**Exercise goal:** What is needed is the run of lines from the one containing "return material" through the one containing "depsgraph = bpy.context.evaluated_depsgraph_get()", echoed exactly, with both ends kept and nothing added.

## START Excerpted data

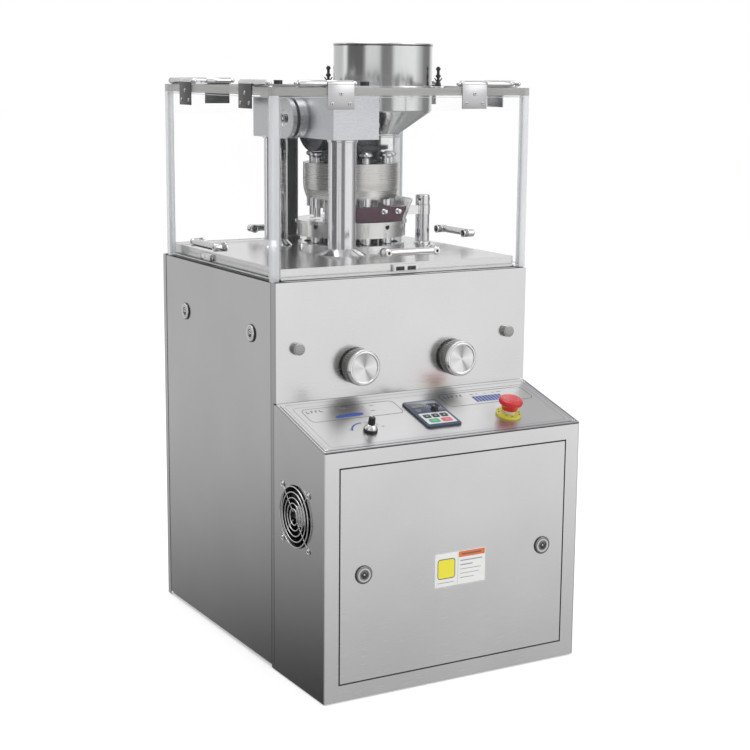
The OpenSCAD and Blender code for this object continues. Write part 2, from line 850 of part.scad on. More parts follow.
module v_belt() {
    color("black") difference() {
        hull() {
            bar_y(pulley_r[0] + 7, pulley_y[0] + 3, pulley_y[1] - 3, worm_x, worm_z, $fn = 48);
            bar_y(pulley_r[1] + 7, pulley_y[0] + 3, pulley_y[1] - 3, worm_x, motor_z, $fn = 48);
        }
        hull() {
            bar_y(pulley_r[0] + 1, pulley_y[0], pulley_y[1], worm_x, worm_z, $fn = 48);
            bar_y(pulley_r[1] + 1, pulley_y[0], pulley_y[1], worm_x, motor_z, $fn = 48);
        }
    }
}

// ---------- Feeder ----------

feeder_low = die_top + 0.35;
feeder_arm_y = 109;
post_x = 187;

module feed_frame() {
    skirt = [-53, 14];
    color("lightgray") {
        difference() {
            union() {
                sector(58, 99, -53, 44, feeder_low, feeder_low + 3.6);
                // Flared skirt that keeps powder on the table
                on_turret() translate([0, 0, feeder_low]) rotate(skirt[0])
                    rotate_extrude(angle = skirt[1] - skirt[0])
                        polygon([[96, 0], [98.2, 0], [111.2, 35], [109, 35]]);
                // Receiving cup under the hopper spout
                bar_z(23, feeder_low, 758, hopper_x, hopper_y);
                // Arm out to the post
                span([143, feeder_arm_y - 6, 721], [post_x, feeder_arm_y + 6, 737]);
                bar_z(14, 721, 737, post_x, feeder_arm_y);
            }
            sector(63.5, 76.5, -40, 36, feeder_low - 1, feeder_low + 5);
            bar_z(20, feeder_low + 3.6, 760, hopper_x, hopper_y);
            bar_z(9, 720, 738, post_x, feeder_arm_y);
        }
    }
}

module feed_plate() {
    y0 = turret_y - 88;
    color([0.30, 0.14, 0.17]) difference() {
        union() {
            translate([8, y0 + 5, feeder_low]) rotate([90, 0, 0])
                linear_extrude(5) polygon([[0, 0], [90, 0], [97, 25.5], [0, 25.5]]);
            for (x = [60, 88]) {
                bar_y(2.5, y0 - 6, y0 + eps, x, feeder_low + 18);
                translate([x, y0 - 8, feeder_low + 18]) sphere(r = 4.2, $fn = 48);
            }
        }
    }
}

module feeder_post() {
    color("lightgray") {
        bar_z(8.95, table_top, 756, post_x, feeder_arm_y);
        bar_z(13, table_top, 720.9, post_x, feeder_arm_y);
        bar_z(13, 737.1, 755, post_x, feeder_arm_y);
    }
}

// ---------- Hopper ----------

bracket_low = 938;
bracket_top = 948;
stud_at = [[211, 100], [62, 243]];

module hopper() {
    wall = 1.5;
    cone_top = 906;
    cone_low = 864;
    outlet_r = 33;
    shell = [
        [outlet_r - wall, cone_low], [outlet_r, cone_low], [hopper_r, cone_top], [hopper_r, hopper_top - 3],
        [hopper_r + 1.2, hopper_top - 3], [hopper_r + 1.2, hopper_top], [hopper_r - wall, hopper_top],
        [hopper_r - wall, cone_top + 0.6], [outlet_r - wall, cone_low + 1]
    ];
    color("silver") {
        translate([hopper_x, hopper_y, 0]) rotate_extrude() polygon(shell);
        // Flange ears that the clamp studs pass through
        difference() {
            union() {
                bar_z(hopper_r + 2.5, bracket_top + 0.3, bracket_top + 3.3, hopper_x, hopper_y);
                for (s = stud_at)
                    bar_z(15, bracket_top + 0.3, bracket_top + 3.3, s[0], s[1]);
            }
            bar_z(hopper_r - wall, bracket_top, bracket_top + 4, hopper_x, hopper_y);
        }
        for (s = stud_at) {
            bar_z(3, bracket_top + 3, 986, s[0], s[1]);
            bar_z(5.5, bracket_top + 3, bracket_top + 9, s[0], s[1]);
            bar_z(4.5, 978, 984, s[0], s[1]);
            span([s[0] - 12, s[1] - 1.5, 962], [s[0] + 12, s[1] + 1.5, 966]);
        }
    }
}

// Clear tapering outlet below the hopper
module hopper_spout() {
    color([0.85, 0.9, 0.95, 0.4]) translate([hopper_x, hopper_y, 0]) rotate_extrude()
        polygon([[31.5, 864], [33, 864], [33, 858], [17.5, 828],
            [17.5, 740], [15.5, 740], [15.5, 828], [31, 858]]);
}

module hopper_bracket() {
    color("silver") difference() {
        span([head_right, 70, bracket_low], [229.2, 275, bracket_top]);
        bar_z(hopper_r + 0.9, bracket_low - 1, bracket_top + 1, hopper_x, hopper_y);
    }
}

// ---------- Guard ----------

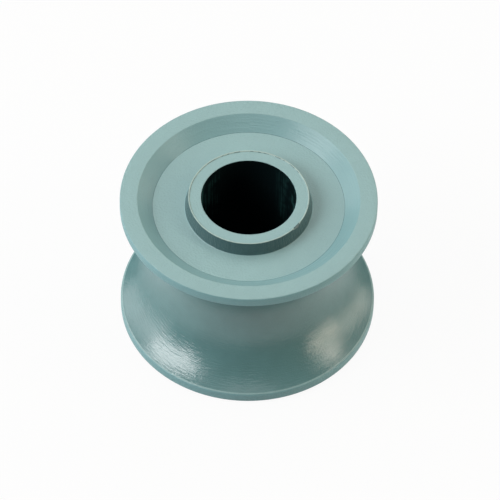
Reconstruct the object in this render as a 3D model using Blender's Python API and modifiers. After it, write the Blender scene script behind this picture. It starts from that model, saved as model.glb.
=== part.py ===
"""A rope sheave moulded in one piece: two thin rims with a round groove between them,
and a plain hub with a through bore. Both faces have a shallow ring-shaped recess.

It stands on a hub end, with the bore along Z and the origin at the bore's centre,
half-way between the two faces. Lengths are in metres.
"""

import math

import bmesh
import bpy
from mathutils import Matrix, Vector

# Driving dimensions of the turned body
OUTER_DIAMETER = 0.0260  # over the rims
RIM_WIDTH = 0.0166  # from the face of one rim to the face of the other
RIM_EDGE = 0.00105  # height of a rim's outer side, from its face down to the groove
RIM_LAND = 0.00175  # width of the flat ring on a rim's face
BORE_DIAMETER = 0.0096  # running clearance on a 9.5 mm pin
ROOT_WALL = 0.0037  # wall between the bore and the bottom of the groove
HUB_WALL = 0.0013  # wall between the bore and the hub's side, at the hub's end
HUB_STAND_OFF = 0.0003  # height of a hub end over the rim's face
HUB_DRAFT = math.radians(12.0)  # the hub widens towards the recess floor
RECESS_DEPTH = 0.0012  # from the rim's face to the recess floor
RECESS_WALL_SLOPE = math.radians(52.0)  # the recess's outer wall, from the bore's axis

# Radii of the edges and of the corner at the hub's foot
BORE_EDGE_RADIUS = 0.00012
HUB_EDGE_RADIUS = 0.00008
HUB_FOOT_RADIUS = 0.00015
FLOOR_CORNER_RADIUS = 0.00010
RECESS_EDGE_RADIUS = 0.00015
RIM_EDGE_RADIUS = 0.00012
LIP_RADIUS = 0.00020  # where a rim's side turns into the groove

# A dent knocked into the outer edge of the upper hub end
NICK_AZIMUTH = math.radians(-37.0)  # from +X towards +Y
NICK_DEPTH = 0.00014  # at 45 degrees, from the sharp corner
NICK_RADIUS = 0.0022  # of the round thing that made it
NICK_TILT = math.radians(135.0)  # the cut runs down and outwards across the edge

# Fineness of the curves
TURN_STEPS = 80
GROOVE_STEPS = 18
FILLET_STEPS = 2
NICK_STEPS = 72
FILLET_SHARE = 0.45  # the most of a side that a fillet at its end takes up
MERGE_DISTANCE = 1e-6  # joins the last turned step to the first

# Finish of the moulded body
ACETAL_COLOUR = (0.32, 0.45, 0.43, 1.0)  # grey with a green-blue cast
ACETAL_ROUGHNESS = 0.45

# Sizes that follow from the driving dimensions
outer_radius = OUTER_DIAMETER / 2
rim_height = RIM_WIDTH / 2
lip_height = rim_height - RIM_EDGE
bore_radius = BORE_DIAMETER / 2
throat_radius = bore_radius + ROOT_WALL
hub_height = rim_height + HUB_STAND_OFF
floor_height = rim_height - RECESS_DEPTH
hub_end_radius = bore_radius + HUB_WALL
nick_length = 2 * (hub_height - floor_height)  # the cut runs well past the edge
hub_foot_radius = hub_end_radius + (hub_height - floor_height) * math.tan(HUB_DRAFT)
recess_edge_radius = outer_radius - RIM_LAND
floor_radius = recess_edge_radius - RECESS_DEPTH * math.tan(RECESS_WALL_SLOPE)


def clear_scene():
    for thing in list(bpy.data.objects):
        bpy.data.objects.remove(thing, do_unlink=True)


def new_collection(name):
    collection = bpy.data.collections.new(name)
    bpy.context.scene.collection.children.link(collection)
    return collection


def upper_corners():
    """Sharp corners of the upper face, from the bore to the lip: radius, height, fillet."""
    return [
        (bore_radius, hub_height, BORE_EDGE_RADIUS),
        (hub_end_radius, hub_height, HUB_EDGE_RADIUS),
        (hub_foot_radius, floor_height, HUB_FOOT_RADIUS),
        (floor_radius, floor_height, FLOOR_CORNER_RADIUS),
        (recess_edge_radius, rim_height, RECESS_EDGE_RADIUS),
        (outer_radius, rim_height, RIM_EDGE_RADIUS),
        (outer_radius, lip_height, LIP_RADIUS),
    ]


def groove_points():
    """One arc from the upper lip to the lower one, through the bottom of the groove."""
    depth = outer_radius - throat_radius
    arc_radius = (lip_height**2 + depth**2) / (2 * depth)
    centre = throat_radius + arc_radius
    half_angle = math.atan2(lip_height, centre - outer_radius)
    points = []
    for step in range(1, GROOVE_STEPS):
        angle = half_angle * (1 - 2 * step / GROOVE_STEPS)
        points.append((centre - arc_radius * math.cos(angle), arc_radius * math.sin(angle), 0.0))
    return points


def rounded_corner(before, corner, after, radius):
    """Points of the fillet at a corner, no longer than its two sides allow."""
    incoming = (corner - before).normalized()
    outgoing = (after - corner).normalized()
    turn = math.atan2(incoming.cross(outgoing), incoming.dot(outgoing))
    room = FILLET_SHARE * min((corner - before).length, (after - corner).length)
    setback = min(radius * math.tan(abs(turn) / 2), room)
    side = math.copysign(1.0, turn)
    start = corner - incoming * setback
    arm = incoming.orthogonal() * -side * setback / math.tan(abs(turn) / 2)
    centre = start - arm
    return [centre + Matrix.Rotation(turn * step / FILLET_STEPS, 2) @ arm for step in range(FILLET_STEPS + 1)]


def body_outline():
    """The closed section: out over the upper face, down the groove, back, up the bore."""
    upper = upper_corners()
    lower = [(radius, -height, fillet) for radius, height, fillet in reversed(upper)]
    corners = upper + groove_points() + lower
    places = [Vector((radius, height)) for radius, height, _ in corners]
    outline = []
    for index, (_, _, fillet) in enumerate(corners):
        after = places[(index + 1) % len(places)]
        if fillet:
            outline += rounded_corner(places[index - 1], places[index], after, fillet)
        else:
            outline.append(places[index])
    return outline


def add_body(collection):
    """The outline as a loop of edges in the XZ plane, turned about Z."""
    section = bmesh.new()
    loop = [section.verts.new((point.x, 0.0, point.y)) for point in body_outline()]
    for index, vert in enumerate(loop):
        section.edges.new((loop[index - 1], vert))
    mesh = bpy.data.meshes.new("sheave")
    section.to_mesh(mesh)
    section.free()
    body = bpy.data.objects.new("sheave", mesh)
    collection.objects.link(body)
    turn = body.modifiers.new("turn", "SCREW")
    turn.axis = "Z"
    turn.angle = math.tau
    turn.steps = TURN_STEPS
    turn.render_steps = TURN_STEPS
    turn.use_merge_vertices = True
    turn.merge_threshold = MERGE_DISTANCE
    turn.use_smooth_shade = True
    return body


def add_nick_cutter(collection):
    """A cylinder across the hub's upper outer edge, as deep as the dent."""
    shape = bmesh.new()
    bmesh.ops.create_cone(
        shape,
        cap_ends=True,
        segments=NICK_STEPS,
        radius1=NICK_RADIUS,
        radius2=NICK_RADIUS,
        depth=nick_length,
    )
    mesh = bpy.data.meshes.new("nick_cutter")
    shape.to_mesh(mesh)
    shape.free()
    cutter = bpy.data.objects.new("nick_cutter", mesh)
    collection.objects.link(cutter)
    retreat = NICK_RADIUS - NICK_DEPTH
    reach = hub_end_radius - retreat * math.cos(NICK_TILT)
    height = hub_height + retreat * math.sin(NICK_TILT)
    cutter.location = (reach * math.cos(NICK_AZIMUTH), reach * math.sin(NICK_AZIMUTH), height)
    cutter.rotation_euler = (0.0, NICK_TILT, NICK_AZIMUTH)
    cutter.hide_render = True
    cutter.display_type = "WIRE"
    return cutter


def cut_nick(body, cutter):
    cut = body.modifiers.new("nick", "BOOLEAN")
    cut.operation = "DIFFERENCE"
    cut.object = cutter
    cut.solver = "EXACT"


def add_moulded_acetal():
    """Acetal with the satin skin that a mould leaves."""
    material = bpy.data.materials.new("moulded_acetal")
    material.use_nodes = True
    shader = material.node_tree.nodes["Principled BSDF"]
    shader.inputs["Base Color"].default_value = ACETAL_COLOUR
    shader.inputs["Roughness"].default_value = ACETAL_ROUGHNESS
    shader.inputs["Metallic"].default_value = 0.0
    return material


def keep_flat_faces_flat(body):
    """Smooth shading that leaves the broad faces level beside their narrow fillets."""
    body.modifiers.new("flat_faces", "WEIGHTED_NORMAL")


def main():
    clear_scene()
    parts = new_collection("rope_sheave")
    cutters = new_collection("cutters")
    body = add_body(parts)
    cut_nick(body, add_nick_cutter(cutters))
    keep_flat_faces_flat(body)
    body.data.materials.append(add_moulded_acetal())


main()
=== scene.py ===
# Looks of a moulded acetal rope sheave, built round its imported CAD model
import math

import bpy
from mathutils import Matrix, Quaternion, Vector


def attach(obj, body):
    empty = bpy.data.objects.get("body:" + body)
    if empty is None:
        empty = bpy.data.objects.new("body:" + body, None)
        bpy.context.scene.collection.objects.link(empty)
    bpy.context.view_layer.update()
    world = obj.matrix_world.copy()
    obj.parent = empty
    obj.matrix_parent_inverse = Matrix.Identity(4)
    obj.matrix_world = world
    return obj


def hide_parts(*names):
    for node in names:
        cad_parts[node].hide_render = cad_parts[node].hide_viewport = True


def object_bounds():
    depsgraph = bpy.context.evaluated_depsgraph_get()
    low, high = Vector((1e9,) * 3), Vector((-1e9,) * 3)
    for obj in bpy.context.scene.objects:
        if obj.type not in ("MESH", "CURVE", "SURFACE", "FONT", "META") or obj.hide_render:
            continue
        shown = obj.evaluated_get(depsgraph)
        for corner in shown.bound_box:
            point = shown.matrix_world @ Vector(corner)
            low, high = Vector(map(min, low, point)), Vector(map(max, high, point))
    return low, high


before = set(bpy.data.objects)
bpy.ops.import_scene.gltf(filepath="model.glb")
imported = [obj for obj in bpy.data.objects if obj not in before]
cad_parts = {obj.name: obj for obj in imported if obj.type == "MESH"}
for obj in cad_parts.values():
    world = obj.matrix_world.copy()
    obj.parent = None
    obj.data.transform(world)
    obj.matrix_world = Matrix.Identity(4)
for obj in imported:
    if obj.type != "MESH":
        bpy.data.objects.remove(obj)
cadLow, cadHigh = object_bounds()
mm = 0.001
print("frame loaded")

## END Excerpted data

**Finished exercise:**
    return material


def keep_flat_faces_flat(body):
    """Smooth shading that leaves the broad faces level beside their narrow fillets."""
    body.modifiers.new("flat_faces", "WEIGHTED_NORMAL")


def main():
    clear_scene()
    parts = new_collection("rope_sheave")
    cutters = new_collection("cutters")
    body = add_body(parts)
    cut_nick(body, add_nick_cutter(cutters))
    keep_flat_faces_flat(body)
    body.data.materials.append(add_moulded_acetal())


main()
=== scene.py ===
# Looks of a moulded acetal rope sheave, built round its imported CAD model
import math

import bpy
from mathutils import Matrix, Quaternion, Vector


def attach(obj, body):
    empty = bpy.data.objects.get("body:" + body)
    if empty is None:
        empty = bpy.data.objects.new("body:" + body, None)
        bpy.context.scene.collection.objects.link(empty)
    bpy.context.view_layer.update()
    world = obj.matrix_world.copy()
    obj.parent = empty
    obj.matrix_parent_inverse = Matrix.Identity(4)
    obj.matrix_world = world
    return obj


def hide_parts(*names):
    for node in names:
        cad_parts[node].hide_render = cad_parts[node].hide_viewport = True


def object_bounds():
    depsgraph = bpy.context.evaluated_depsgraph_get()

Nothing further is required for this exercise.